One of the major mistakes franchises make in this area is to just to talk about their company. “People will think it’s boring and won’t engage,” says Clabby. Instead, she encourages franchisors to opt for the 80/20 rule, which means that 80% of posts should be entertaining and promote engagement while the remaining 20% are devoted to brand information and offers. “For us, that means that some posts are very business oriented but the rest are a mixture of relevant stuff that we might have seen in the news, like a breast-feeding video or something about childcare legislation,” continues Clabby.
Considering that the focus of content should be on boosting engagement and the fact that consumers respond well to local stories, it also makes sense for franchisees to take centre stage on social media. Not only does this provide customers with a chance to get a glimpse of the people behind the company but it also gives franchisees an opportunity to use their personality to win over a larger client base. “People like to see the [face] behind the brand, [not to mention get] a taste of life behind the scenes and the real people that work there,” says Anya Dellicompagni, director of hairdressing at the Francesco Group, the hairstyling franchise.
While franchisees are franchisors’ most valuable asset when it comes to engaging with online communities, giving them too much freedom could have some negative consequences. “If someone has a bad experience on a local franchisee’s page, they could end up avoiding the rest of the network,” says Sheldon. To avoid that from happening and to ensure that each franchisee puts up high-quality content on their page, franchisors are well-advised to set up guidelines for their online behaviour. “This should include how they handle your branding and imagery, as well as how they talk to people,” says Sheldon.

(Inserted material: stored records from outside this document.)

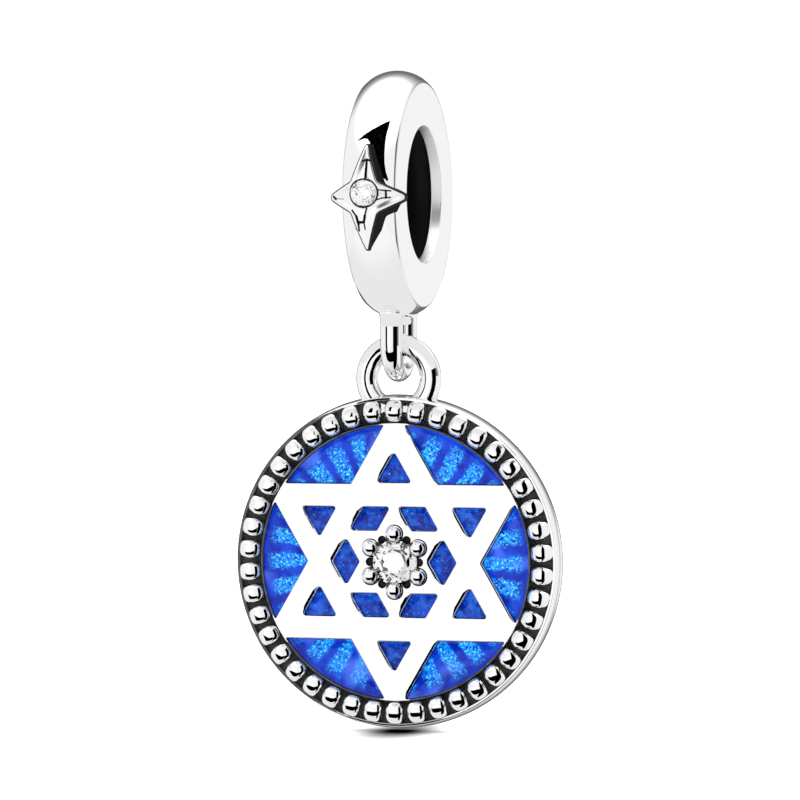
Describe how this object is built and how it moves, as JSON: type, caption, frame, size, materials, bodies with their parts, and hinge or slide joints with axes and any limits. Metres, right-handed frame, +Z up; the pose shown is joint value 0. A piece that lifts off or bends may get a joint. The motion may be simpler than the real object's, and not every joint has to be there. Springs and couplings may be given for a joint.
{
  "type": "star of david pendant",
  "caption": "Hanging charm: a hollow round silver bail with a small stone-set star, and an enamelled disc with a six-pointed star, beaded border and centre stone, swinging on linked rings.",
  "frame": {"origin": "centre of the bail's bore, where the charm hangs on a bracelet", "axes": "+X along the bore, +Z up, and the disc's face towards -Y"},
  "size_m": [0.0116, 0.0091, 0.0228],
  "materials": {
    "silver": "polished, blackened in the groove and notches",
    "clear_stone": "clear, cut and polished",
    "bright_enamel": "glossy translucent enamel over rays",
    "deep_enamel": "glossy translucent enamel"
  },
  "bodies": {
    "bail": {"bail": "silver", "bail_stone": "clear_stone"},
    "pendant": {"medallion": "silver", "centre_stone": "clear_stone", "enamel_segment_1": "bright_enamel", "enamel_segment_2": "bright_enamel", "enamel_segment_3": "bright_enamel", "enamel_segment_4": "bright_enamel", "enamel_segment_5": "bright_enamel", "enamel_segment_6": "bright_enamel", "enamel_triangle_1": "deep_enamel", "enamel_triangle_2": "deep_enamel", "enamel_triangle_3": "deep_enamel", "enamel_triangle_4": "deep_enamel", "enamel_triangle_5": "deep_enamel", "enamel_triangle_6": "deep_enamel", "enamel_lozenge_1": "deep_enamel", "enamel_lozenge_2": "deep_enamel", "enamel_lozenge_3": "deep_enamel", "enamel_lozenge_4": "deep_enamel", "enamel_lozenge_5": "deep_enamel", "enamel_lozenge_6": "deep_enamel"}
  },
  "joints": [
    {"name": "pendant_swing", "type": "hinge", "parent": "bail", "child": "pendant", "pos_m": [0, 0, -0.00522], "axis": [1, 0, 0], "range_deg": [-100, 105]}
  ]
}
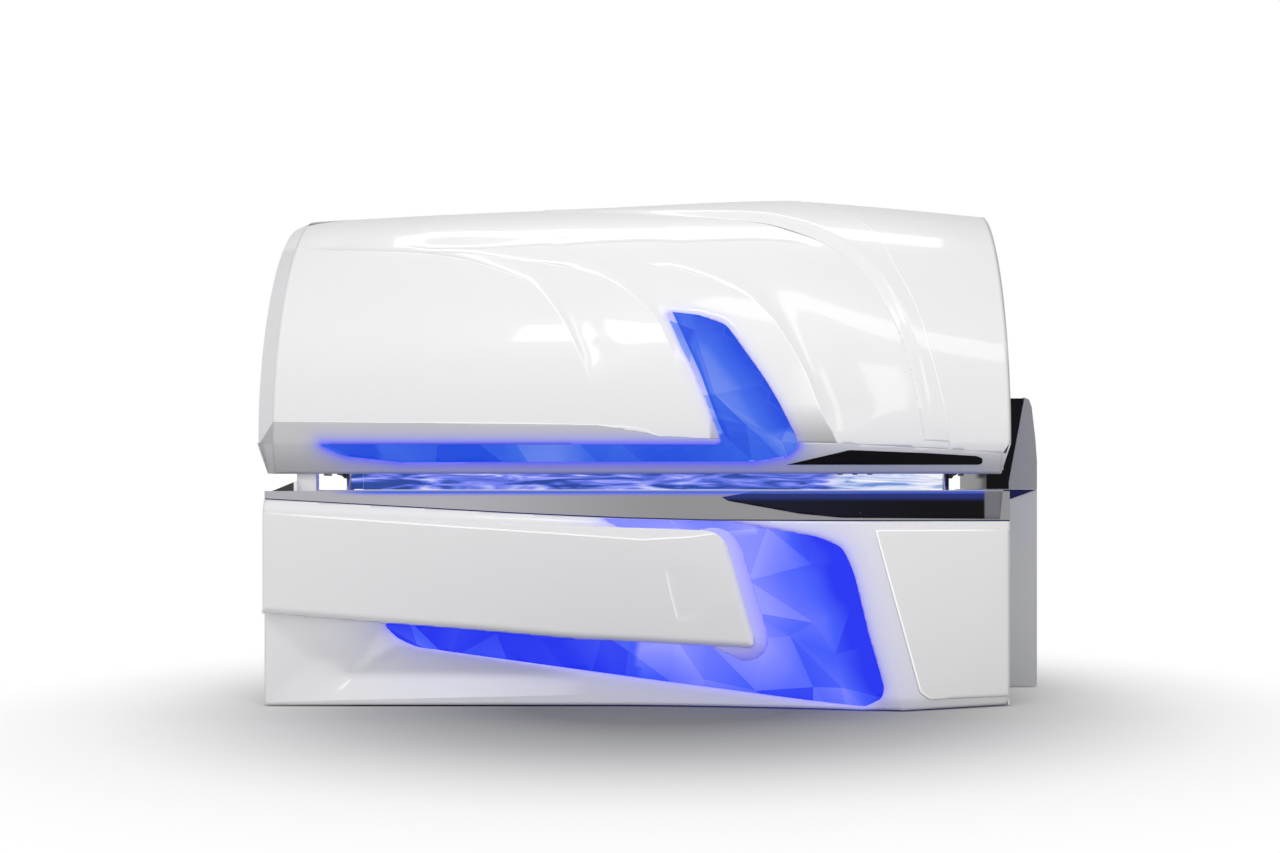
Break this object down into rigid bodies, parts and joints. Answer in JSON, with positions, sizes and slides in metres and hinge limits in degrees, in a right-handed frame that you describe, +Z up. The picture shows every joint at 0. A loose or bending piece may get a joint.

Still, while having guidelines may help, it doesn’t hurt to have additional security in place to avoid franchisees committing any social-media mistakes. “Our social-media manager ensures that our main page is perfect and that nothing slips through the cracks on our franchisees’ pages,” says Clabby. Not only does this social-media manager ensure that all content is up to snuff but they also check that franchisees are engaging with customers and posting things frequently. “If you have a social media page that isn’t updated in two weeks, your audience is going to fall off,” says Clabby. “Even if it’s just copying something from the main corporate page onto theirs, that’s okay because it shows you’re there and that you’re connecting.”
Even though franchises have everything to win by establishing and nurturing online communities, they should think twice before abandoning all other marketing methods. “It should be a part of your marketing mix, not all of it,” concludes Clabby.